Further there is a steady drive to increase oil drain intervals, thus reducing maintenance costs. In India, some passenger cars already have fill-for-life MTFs, i.e., no oil change during the life of transmission. This trend is likely to continue as the competitive market extends vehicle warranties. As a result, the MTF is in a more hostile environment for longer periods of time, and therefore retention of additive performance over these extended time periods is essential.
Simon Evans, Regional Business Manager, Driveline, comments: “Today’s dedicated manual transmission fluids are engineered to smoothly marry and provide optimum compatibility with newly designed hardware and materials, i.e., provide good, friction behaviour with variety of synchronizer material, have optimum performance under harsher operating conditions of high temperatures and loads, i.e., higher gear and bearing protection, and sustain their performance over longer operating periods. This in effect translates to improved gear shift comfort, reduced downtime, maintenance cost, fluid change-over and improved fuel economy.”
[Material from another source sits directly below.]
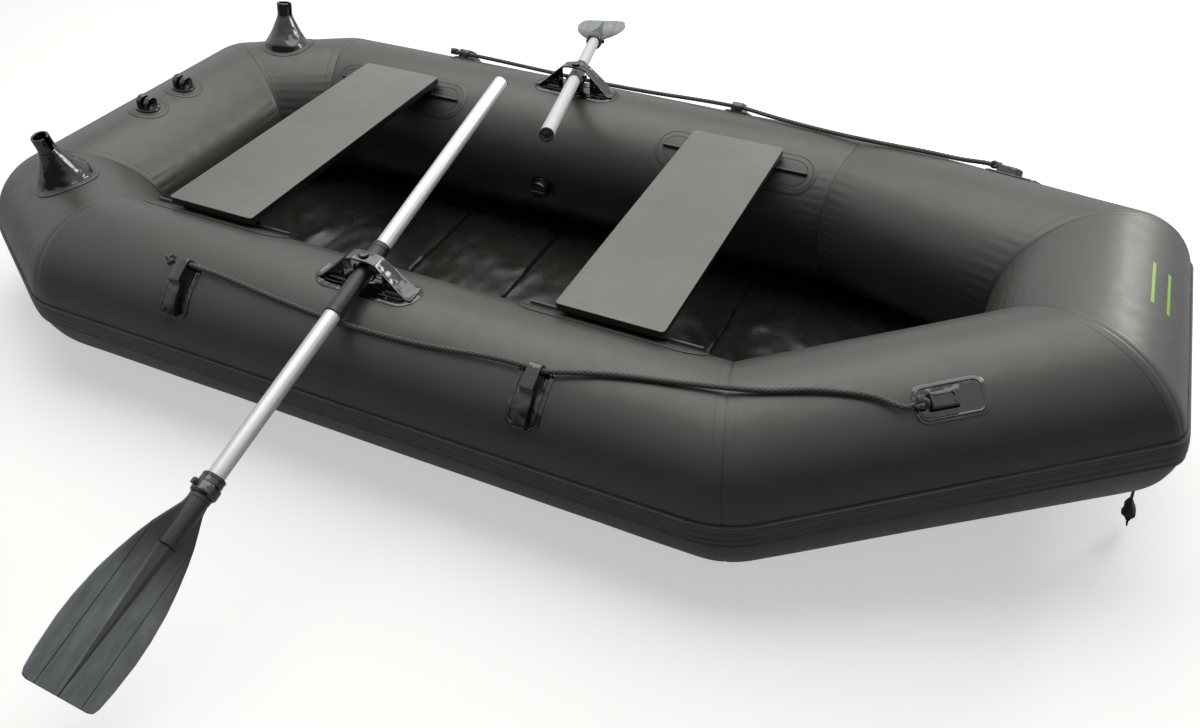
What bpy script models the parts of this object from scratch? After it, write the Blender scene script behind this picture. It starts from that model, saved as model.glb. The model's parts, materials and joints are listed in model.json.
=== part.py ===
"""Two-seat inflatable rowing boat: hull tube panels, bottom sheet, slatted floor, sliding
seats, oarlocks with two oars, rod holders, stern sockets, rope cleats, valve and ropes.

Metres. +X points to the bow, +Y to port and +Z up. The origin lies on the underside of the
bottom sheet, on the centre line, midway between the seats.
"""

import math

import bmesh
import bpy
from mathutils import Matrix, Vector

# Shared clearances and meshing
SEAM_GAP = 0.0003
RUNNING_GAP = 0.0002
CUT_OVERRUN = 0.004
MERGE_DISTANCE = 0.00001
GIRTH_STEP = math.radians(5)
ROUND_SIDES = 24
SMOOTH_ANGLE = math.radians(35)

# Hull tube centre line, one side of the boat
TUBE_RADIUS = 0.160
TUBE_SIDES = 48
SHEET_THICKNESS = 0.0012
SIDE_HALF_WIDTH = 0.420
KINK_X = 0.674
BOW_X = 1.150
BOW_HALF_WIDTH = 0.157
BOW_RISE = 0.103
QUARTER_X = -0.643
STERN_X = -0.859
STERN_HALF_WIDTH = 0.293
KINK_ROUNDING = 0.060
BOW_ROUNDING = 0.026
QUARTER_ROUNDING = 0.040
STERN_ROUNDING = 0.068
INNER_ROUNDING_SHARE = 0.15
TUBE_Z = SHEET_THICKNESS + SEAM_GAP + TUBE_RADIUS
CROWN_Z = TUBE_Z + TUBE_RADIUS
BOW_TILT = math.atan(BOW_RISE / (BOW_X - KINK_X))

# Rubbing strake round the outside of the tube
STRAKE_FROM = math.radians(83)
STRAKE_TO = math.radians(101)
STRAKE_RIBS = 4
STRAKE_BASE = 0.0022
STRAKE_RIB = 0.0018
STRAKE_RIB_SHARES = ((0.0, 0), (0.25, 1), (0.75, 1))

# Bottom sheet and floor slats
SHEET_LAP = 0.020
SLAT_THICKNESS = 0.009
SLAT_INSET = 0.130
SLAT_HALF_WIDTH = SIDE_HALF_WIDTH - SLAT_INSET
SLAT_PITCH = 0.2434
SLAT_GAP = 0.004
SLAT_COUNT = 4
FIRST_SLAT_X = -0.473
SLAT_CORNER = 0.012

# Sliding seats
SEAT_INSET = 0.080
SEAT_LENGTH = 2 * (SIDE_HALF_WIDTH - SEAT_INSET)
SEAT_DEPTH = 0.200
SEAT_THICKNESS = 0.015
SEAT_RISE = 0.0025
SEAT_TOP_Z = CROWN_Z + SEAT_RISE
SEAT_X = 0.4205
SEAT_CORNER = 0.008
SEAT_EDGE = 0.0012
RAIL_ANGLE = math.radians(-40)
RAIL_PATCH_LENGTH = 0.360
RAIL_PATCH_WIDTH = 0.095
RAIL_PATCH_THICKNESS = 0.0015
RAIL_LENGTH = 0.322
RAIL_WEB = 0.002
BEAD_RADIUS = 0.003
BEAD_HEIGHT = 0.006
BEAD_CLEARANCE = 0.0006
TRACK_LENGTH = 0.190
TRACK_WALL = 0.0025
TRACK_SLOT = 0.0036
TRACK_STEM = 0.004
TRACK_FLANGE = 0.030
TRACK_FLANGE_THICKNESS = 0.003
TRACK_ARC_STEPS = 8
BEAD_SIDES = 12

# Oarlocks
LOCK_X = 0.0
LOCK_PIVOT_RISE = 0.0305
LOCK_PIVOT_Z = CROWN_Z + LOCK_PIVOT_RISE
LOCK_BASE_LENGTH = 0.210
LOCK_BASE_WIDTH = 0.070
LOCK_BASE_THICKNESS = 0.0025
ARCH_WIDTH = 0.028
ARCH_THICKNESS = 0.004
ARCH_FOOT = 0.097
ARCH_APEX = 0.016
ARCH_SHOULDER = 0.029
ARCH_RISE = 0.024
ARCH_SHOULDER_DROP = 0.0035
ARCH_TOE = 0.012
ARCH_SINK = 0.001
BOSS_RADIUS = 0.008
BOSS_THICKNESS = 0.0012
PIN_RADIUS = 0.004
PIN_BORE = 0.0042
CAP_RADIUS = 0.009
CAP_HEIGHT = 0.005
CAP_CROWN = 0.0015
YOKE_BORE = 0.0195
YOKE_THICKNESS = 0.003
YOKE_WIDTH = 0.014
YOKE_DROP = 0.009
TRUNNION_RADIUS = 0.003
TRUNNION_BORE = 0.0032
RIVET_RADIUS = 0.005
RIVET_HEIGHT = 0.002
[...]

The above factors highlight the importance of using a dedicated MTF as part of the holistic solution in an optimised synchronised manual transmission. Improved gear shifting characteristics, reduced maintenance costs and potential for fuel savings are factors that benefit vehicle drivers and fleet owners when selecting a dedicated MTF solution. End users who have improper fluids in their vehicles may have a wrong impression of running their vehicles at low cost due to use of inexpensive market-general fluids, but actually they would have high ‘cost of ownership’ as general fluids would have high probability of performance leading to vehicle breakdown, subsequent repair and vehicle downtime contributing heavily to their operating costs.
Thus selecting a low-cost MTF in place of a dedicated MTF containing robust additive and viscosity modifier technology is false economy, reducing the opportunity for optimized transmission solutions with associated savings.